Zooming In: Is Healthcare a Civil Right? / Lesson 2 of 5

Civil Rights and Disabilities: A Conversation with Anita Cameron

14 minutes

In the next interview, we'll be hearing the thoughts of civil rights advocate Anita Cameron on civil rights and disabilities.

Disability rights activist Anita Cameron has been involved in social change activism and community organizing for 36 years. As a teenager, the 51-year-old Chicago native joined peace and justice organizations and participated in nonviolent civil disobedience. In 1986, Anita joined ADAPT, a national, grassroots disability rights organization, and has been a member for 31 years, serving as a national organizer, strategist and police negotiator, and she is very proud of the fact that she has been arrested 124 times with ADAPT doing nonviolent civil disobedience after the style of Dr. Martin Luther King, Jr., and Mahatma Gandhi.

Anita has had over thirty years of experience in transportation issues, beginning with her employment as a Transit Information Agent with the Chicago Transit Authority, where she first became aware of transportation issues affecting people with disabilities. Since then, she has served on numerous advisory committees on transportation issues affecting people with disabilities, seniors, and low-income communities in Colorado, Washington, DC, and New York. She helped to conduct two trainings in Indiana to riders with disabilities to form citizen oversight committees for their transit associations. Because of her passion for disability rights, Anita has served on numerous Mayoral and Governor’s advisory boards and committees on people with disabilities around the nation.

Voting rights and accessibility for people with disabilities is a particular passion for Anita, who, as a Black woman, feels that because people died fighting for her right to vote, it is her duty to do so. She is proud of the fact that she has never missed a vote since age 18 and has fought for the right of people with disabilities not only to vote but to serve in their communities. In 1992, she became the first person with disabilities to serve as an election judge for the city and county of Denver. She went on to serve as a poll worker in Washington, DC, while working as a disability vote organizer for the American Association of People with Disabilities. She has trained poll workers and precinct captains in voting access for people with disabilities and personally recruited almost 70 people with disabilities to serve as poll workers in Washington, DC.

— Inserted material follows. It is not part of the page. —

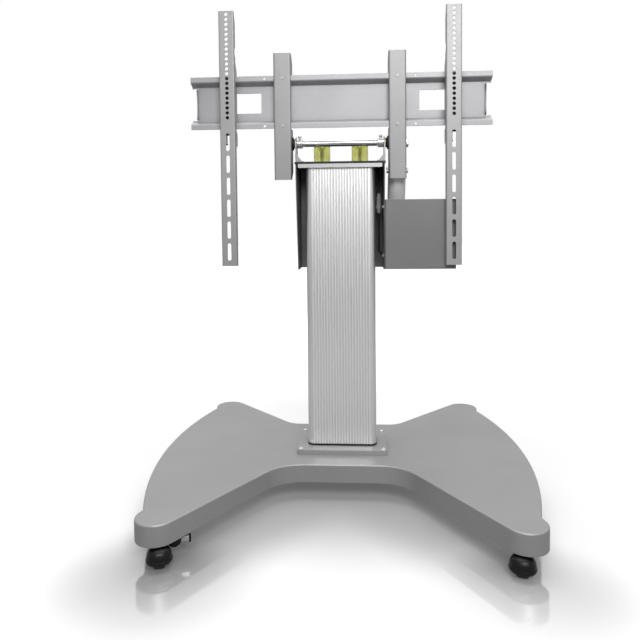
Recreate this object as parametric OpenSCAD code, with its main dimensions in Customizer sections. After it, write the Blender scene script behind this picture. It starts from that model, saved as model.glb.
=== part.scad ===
// Motorized mobile display stand, in millimetres.
// Origin on the floor under the middle of the base, X right, Y to the back, Z up.

/* [Base cover] */
// Widest width of the base, across the bowed sides
base_w = 897; // [860:1:940]
// How far the ear centres lie inside the widest line
ear_in = 89.5; // [84:0.5:96]
// Half distance between the ear centres, front to back
ear_y = 358; // [340:1:380]
// Radius of the four ears
ear_r = 42.5; // [38:0.5:48]
// Radius of the bowed left and right sides
side_r = 1065; // [1000:1:1150]
// Radius of the small notch between an ear and the bowed side
notch_r = 14; // [8:1:25]
// Distance of the neck's front edge from the middle
neck_front = 96; // [85:1:110]
// Distance of the neck's rear edge from the middle
neck_rear = 196; // [170:1:215]
// Half width of the straight front edge, to the corner of its slanted edges
neck_front_x = 142; // [130:1:155]
// Half width of the straight rear edge, to the corner of its slanted edges
neck_rear_x = 147; // [135:1:160]
// Fillet radius at the two front neck corners
front_fillet = 100; // [60:1:130]
// Fillet radius at the two rear neck corners
rear_fillet = 55; // [30:1:90]
// Height of the base's top face above the floor
base_top = 88; // [84:0.5:96]
// Depth of the skirt
skirt_h = 43; // [36:0.5:46]
// Sheet thickness of the cover
cover_t = 2; // [1.5:0.1:3]
// Rounding of the cover's top edge
rim_r = 3; // [2.5:0.1:5]

/* [Frame and casters] */
// Width of the frame's tubes
tube_w = 40; // [34:1:44]
// Height of the frame's tubes
tube_h = 24; // [20:1:26]
// Wall of the frame's tubes
tube_t = 2; // [1.5:0.1:3]
// How far the two long frame tubes lie inside the ear centres
beam_in = 9; // [6:0.5:12]
// How far the long frame tubes run past the ear centres
beam_past = 24; // [18:0.5:26]
// How far a caster's swivel axis lies inside the ear's centre
caster_in = 7; // [4:0.5:10]
// How far a caster's swivel axis lies past the ear's centre, to the front or back
caster_past = 8; // [2:0.5:10]
// Distance from the swivel axis to the wheel's axle
caster_trail = 22; // [19:1:24]
// Wheel radius
wheel_r = 20; // [17:0.5:20]
// Wheel width
wheel_w = 26; // [20:1:30]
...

Since her teens, Anita has fought for the civil and human rights for the Gay, Lesbian, Bisexual and Transgender communities. She helped to get nondiscrimination legislation and ordinances in Chicago and Denver, helped craft a nondiscrimination policy for a Center for Independent Living, and helped organize the first Gay Pride parade in Colorado Springs, Colorado. In 1993, she helped organize the 1993 March on Washington for Gay, Lesbian and Bi civil rights and was the national disability representative for the March.

Through her work in ADAPT, Anita has worked with numerous members of Congress and was not only arrested in front of the White House but personally invited there on two different occasions. She has met three sitting US presidents and two vice-presidents. Anita has long experience in organizing marches and vigils in her work with ADAPT. In 2002, she organized a successful two-week vigil in Colorado to rescind deep cuts to home health reimbursement rates that would have sent thousands of people with disabilities to nursing homes. That led to the 144-mile Free Our People March from Philadelphia to Washington, DC, which Anita helped to organize. She wrote a nationally recognized guide on organizing vigils and has gone on to organize successful vigils in New York and Washington, DC.